◆ **Work instructions**
Go from the first line to the line with "side_gap = 0.4; // [0.2:0.1:0.8]" and return those lines verbatim, ends included.
---*---
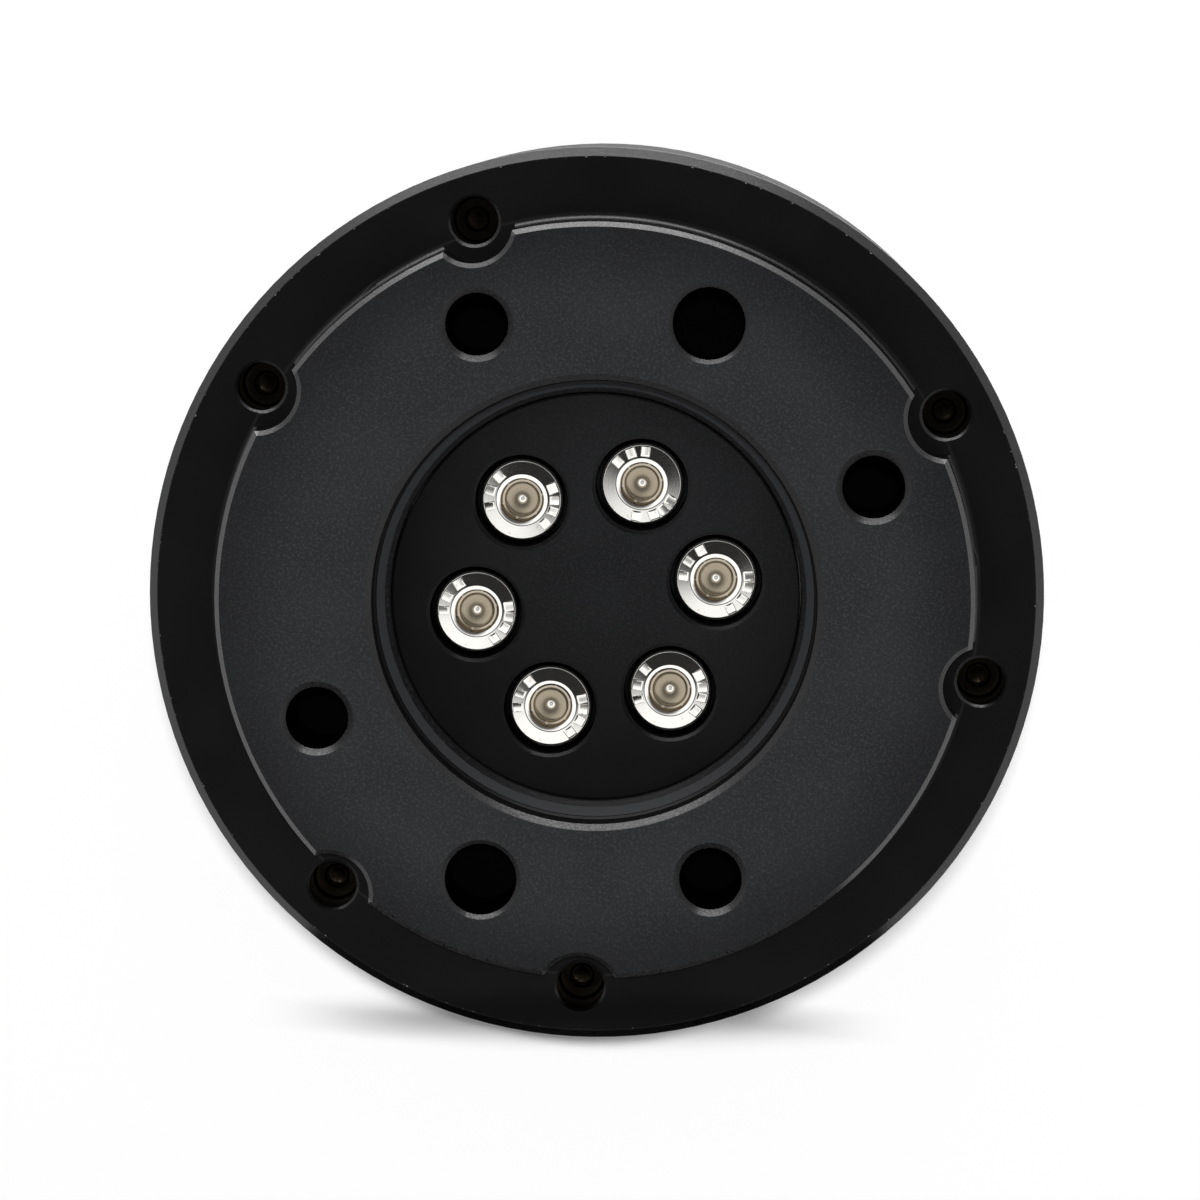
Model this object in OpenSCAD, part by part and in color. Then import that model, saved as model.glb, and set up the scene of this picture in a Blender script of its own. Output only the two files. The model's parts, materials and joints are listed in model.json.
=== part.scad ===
// Six-axis force torque sensor for a robot wrist.
// The robot side rests at z = 0 and the tool side faces up. The origin is the
// centre of the robot-side face, and +Z is the sensor's own axis.
// A tool flange is screwed to the rim of a one-piece sensing element. Three
// beams join that rim to a hub, and the hub is screwed to the housing's pedestal.

/* [Body] */
// Outer diameter of the flange and the housing
body_d = 75; // [74:0.5:80]
// Height from the robot-side face to the ring face of the flange
body_h = 30; // [29:0.5:34]
// Chamfer round the outer edges
body_chamfer = 0.7; // [0.4:0.1:1]
// Running gap between the housing's top edge and the flange
side_gap = 0.4; // [0.2:0.1:0.8]

/* [Tool flange] */
// Diameter of the raised boss
boss_d = 63; // [62:0.5:63.5]
// Height of the boss above the ring face
boss_h = 5; // [4:0.25:7]
// Chamfer round the boss face
boss_chamfer = 0.4; // [0.2:0.1:0.6]
// Fillet at the foot of the boss
boss_fillet = 0.7; // [0.3:0.1:0.8]
// Depth of the relief under the flange, over the beams
flange_relief = 2; // [1.4:0.2:2.4]
// Diameter of the central recess at its wall
recess_d = 37; // [36.6:0.2:38]
// Chamfer round the mouth of the recess
recess_chamfer = 0.5; // [0.3:0.1:0.7]
// Height of the recess's straight wall
recess_wall_h = 2.6; // [2:0.1:3]
// Width of the small ledge under the straight wall
recess_ledge = 0.2; // [0.1:0.05:0.3]
// Depth of the hub face below the boss face
recess_depth = 5.1; // [4.8:0.1:6]

/* [Bolt pattern] */
// Pitch circle of the threaded holes and the pin holes, on both faces
bolt_pcd = 50; // [49:0.5:51]
// Bore of the threaded holes
thread_bore = 5.2; // [4.9:0.1:5.4]
// Diameter of the threaded holes at the mouth
thread_mouth = 6.2; // [6:0.1:6.8]
// Thickness left under the threaded holes in the boss
tool_hole_floor = 2; // [1.5:0.25:3]
// Depth of the threaded holes in the robot-side face
robot_thread_depth = 8.8; // [7:0.2:9]
// Bore of the pin holes
pin_bore = 6; // [5.5:0.5:6]
// Diameter of the pin holes at the mouth
pin_mouth = 6.7; // [6.4:0.1:7]
// How much shallower the pin holes in the boss are than its threaded holes
tool_pin_rise = 1; // [0:0.5:3]
// Depth of the pin holes in the robot-side face
robot_pin_depth = 5.5; // [4.5:0.25:5.75]

/* [Rim screws] */
// Distance from the rim screws' axes to the outer surface
rim_screw_inset = 4.5; // [4.2:0.1:4.8]
// Angle from each beam to the rim screws beside it
rim_screw_spread = 20; // [19:0.5:23]
// Bore of the rim screw pockets
rim_pocket_d = 4; // [3.9:0.05:4.2]
// Chamfer of the rim screw pockets
rim_pocket_chamfer = 0.2; // [0.1:0.05:0.3]
// Thickness of the flange under the rim screw heads
rim_seat_t = 2.3; // [2:0.1:3]
// Diameter of the rim screw heads
rim_head_d = 3.8; // [3.6:0.1:3.8]
// Height of the rim screw heads
rim_head_h = 2; // [1.6:0.1:2]
// Thread diameter of the rim screws
rim_screw_d = 2; // [1.8:0.1:2.2]
// Socket of the rim screws, across flats
rim_socket_af = 1.5; // [1.3:0.1:1.6]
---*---
◆ **Answer**
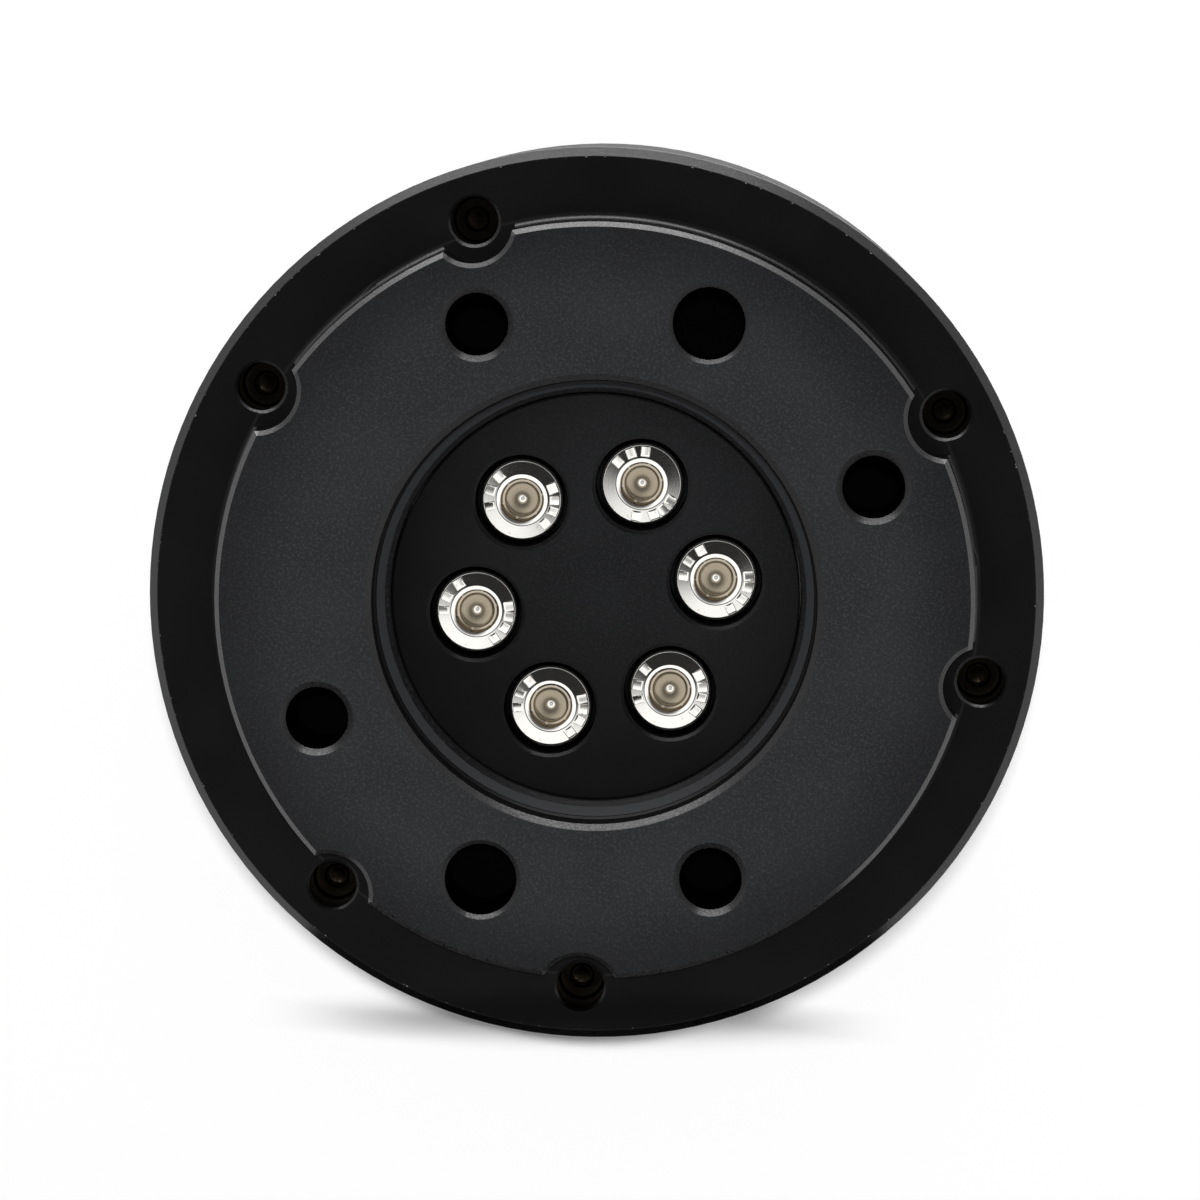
Model this object in OpenSCAD, part by part and in color. Then import that model, saved as model.glb, and set up the scene of this picture in a Blender script of its own. Output only the two files. The model's parts, materials and joints are listed in model.json.
=== part.scad ===
// Six-axis force torque sensor for a robot wrist.
// The robot side rests at z = 0 and the tool side faces up. The origin is the
// centre of the robot-side face, and +Z is the sensor's own axis.
// A tool flange is screwed to the rim of a one-piece sensing element. Three
// beams join that rim to a hub, and the hub is screwed to the housing's pedestal.

/* [Body] */
// Outer diameter of the flange and the housing
body_d = 75; // [74:0.5:80]
// Height from the robot-side face to the ring face of the flange
body_h = 30; // [29:0.5:34]
// Chamfer round the outer edges
body_chamfer = 0.7; // [0.4:0.1:1]
// Running gap between the housing's top edge and the flange
side_gap = 0.4; // [0.2:0.1:0.8]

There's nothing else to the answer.